*Input material*:
--- Begin ---

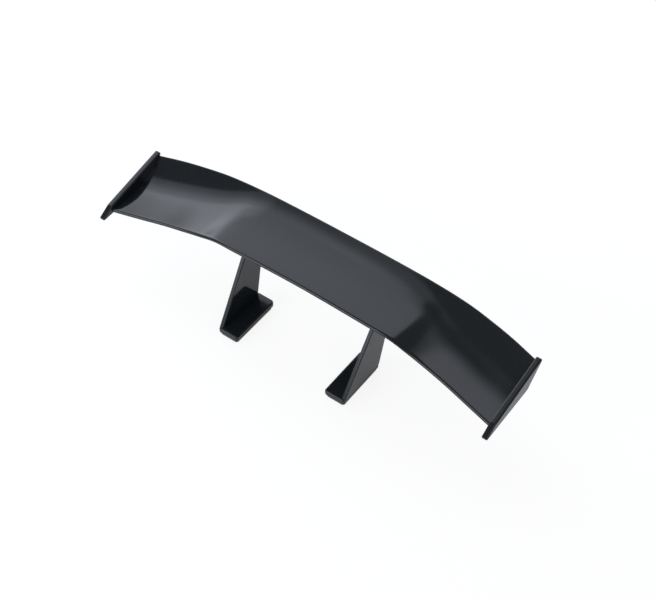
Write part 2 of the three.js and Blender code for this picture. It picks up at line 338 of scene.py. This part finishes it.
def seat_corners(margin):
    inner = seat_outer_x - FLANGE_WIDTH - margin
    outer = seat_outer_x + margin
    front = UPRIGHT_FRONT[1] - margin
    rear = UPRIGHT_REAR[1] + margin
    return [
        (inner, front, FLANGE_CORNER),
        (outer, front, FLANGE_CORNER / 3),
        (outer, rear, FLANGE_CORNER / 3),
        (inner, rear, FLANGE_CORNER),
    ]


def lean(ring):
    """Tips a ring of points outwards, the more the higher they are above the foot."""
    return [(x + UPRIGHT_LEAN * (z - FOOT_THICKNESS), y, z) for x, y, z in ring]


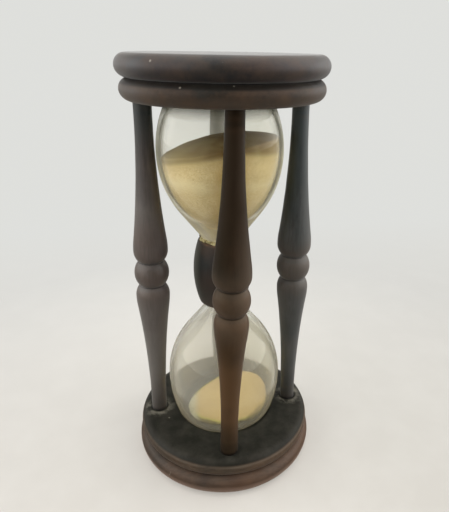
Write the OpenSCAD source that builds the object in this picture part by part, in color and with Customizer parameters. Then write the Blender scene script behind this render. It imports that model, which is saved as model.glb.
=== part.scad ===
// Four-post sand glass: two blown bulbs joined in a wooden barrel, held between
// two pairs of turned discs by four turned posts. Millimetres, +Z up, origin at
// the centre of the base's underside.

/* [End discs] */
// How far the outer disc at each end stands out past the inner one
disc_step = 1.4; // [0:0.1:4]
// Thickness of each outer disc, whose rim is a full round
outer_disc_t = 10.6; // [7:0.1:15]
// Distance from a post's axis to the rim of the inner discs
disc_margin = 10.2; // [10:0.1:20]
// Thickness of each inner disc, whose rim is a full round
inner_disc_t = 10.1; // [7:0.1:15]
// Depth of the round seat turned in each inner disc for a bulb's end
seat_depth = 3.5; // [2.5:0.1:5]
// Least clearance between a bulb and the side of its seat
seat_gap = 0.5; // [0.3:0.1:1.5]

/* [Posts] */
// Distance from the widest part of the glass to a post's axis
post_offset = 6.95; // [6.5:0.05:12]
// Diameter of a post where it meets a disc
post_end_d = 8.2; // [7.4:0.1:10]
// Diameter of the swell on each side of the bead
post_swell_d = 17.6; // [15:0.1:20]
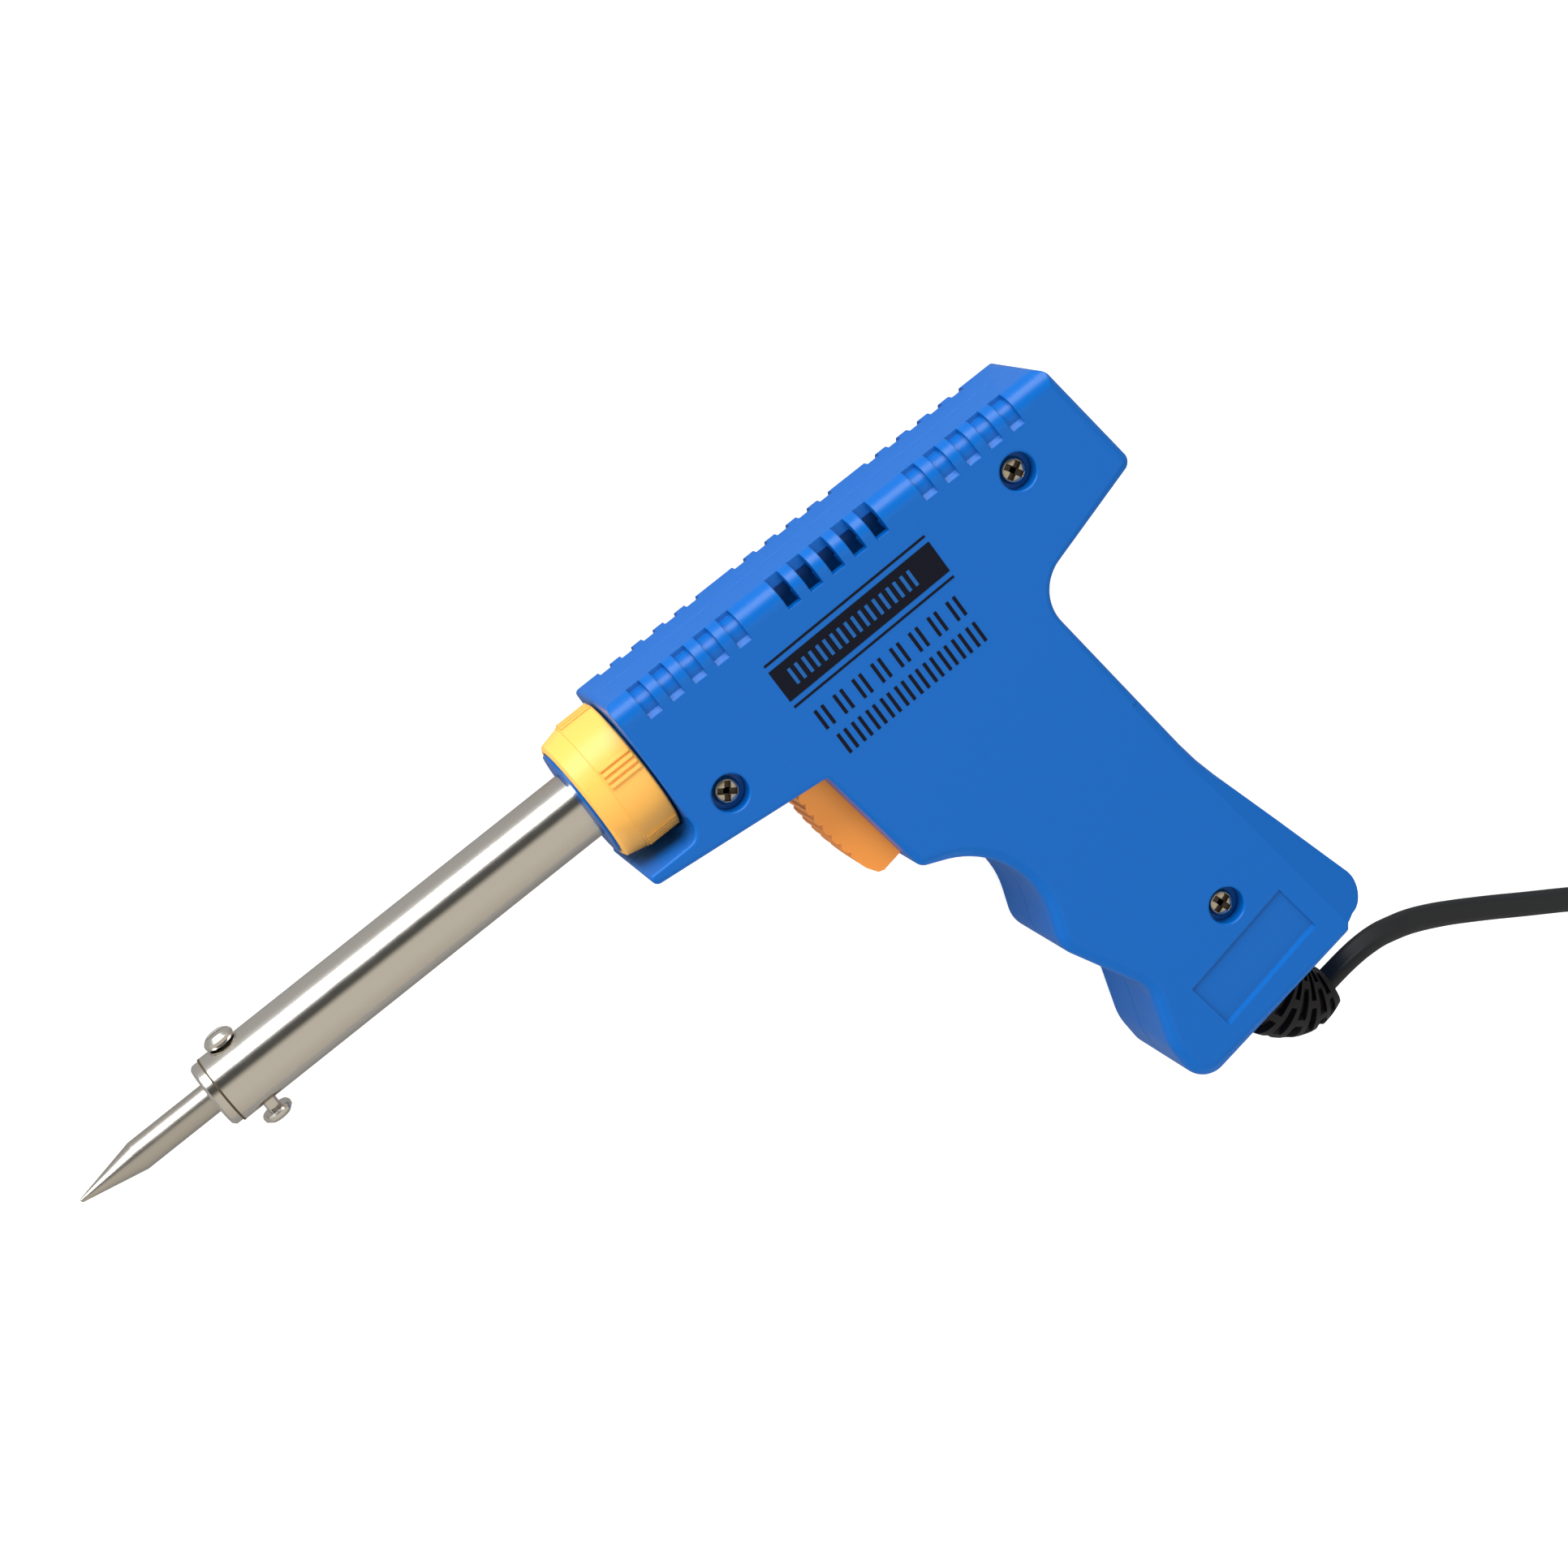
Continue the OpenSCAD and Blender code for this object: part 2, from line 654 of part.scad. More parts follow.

--- End ---

*What you have to do*: Check each line of the entries above, and show every one holding the word "this".

*Solution*:
Write part 2 of the three.js and Blender code for this picture. It picks up at line 338 of scene.py. This part finishes it.
Write the OpenSCAD source that builds the object in this picture part by part, in color and with Customizer parameters. Then write the Blender scene script behind this render. It imports that model, which is saved as model.glb.
Continue the OpenSCAD and Blender code for this object: part 2, from line 654 of part.scad. More parts follow.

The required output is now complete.